Dataset items:
---------------

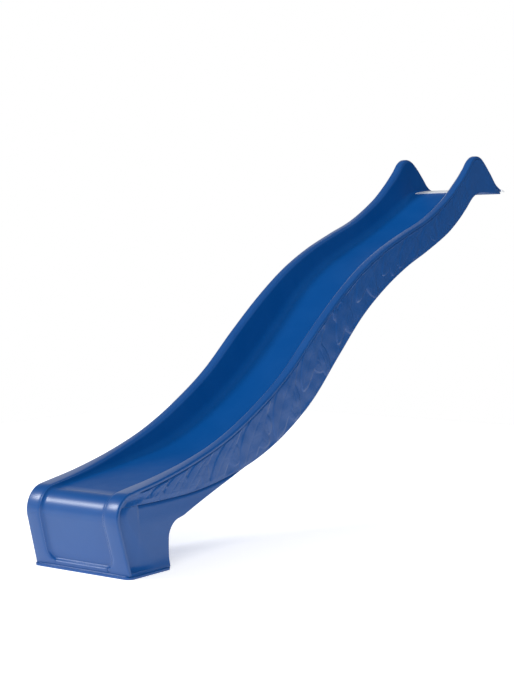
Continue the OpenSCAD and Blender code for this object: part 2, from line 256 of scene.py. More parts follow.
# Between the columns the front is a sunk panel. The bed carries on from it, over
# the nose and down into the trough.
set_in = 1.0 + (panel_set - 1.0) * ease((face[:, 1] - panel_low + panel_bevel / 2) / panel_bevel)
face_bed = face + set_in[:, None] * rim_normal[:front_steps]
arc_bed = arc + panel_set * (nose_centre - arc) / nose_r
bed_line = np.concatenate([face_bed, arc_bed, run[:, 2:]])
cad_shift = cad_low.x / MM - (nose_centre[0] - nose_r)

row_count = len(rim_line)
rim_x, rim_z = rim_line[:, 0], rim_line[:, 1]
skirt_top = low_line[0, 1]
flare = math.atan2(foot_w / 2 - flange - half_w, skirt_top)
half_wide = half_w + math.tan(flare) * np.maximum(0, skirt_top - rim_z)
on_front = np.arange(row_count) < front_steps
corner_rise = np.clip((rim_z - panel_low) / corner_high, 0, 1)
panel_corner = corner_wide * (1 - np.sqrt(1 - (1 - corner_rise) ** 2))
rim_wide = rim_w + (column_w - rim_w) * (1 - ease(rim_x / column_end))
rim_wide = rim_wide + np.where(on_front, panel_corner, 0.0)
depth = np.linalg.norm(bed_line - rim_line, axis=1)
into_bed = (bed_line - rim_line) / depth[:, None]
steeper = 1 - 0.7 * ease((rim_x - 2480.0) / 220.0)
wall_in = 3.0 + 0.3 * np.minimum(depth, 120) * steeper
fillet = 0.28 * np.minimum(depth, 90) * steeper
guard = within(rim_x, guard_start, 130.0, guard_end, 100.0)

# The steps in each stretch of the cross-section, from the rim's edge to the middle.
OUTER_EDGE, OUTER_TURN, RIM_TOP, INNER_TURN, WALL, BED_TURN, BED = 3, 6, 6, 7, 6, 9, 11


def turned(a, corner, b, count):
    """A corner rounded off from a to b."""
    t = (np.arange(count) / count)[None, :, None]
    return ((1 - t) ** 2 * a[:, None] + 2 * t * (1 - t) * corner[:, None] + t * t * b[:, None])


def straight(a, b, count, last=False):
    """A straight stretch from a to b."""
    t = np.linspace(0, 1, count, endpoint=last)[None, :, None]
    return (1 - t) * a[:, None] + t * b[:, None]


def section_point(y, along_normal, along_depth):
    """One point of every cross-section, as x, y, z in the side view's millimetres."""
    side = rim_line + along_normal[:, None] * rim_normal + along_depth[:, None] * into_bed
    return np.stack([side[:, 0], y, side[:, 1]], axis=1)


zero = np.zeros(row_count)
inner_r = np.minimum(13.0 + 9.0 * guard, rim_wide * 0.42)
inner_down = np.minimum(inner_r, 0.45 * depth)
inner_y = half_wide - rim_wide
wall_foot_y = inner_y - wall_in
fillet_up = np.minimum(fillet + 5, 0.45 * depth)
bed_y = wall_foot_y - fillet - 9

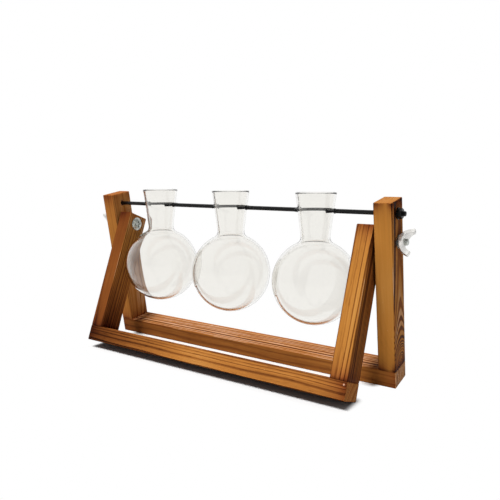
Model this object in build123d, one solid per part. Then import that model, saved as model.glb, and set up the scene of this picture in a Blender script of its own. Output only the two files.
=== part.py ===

---------------

## WHAT YOU NEED TO DO
Please extract exactly, and only, the lines from the line containing "Model this object" through the last line of the records.

## TASK OUTPUT
Model this object in build123d, one solid per part. Then import that model, saved as model.glb, and set up the scene of this picture in a Blender script of its own. Output only the two files.
=== part.py ===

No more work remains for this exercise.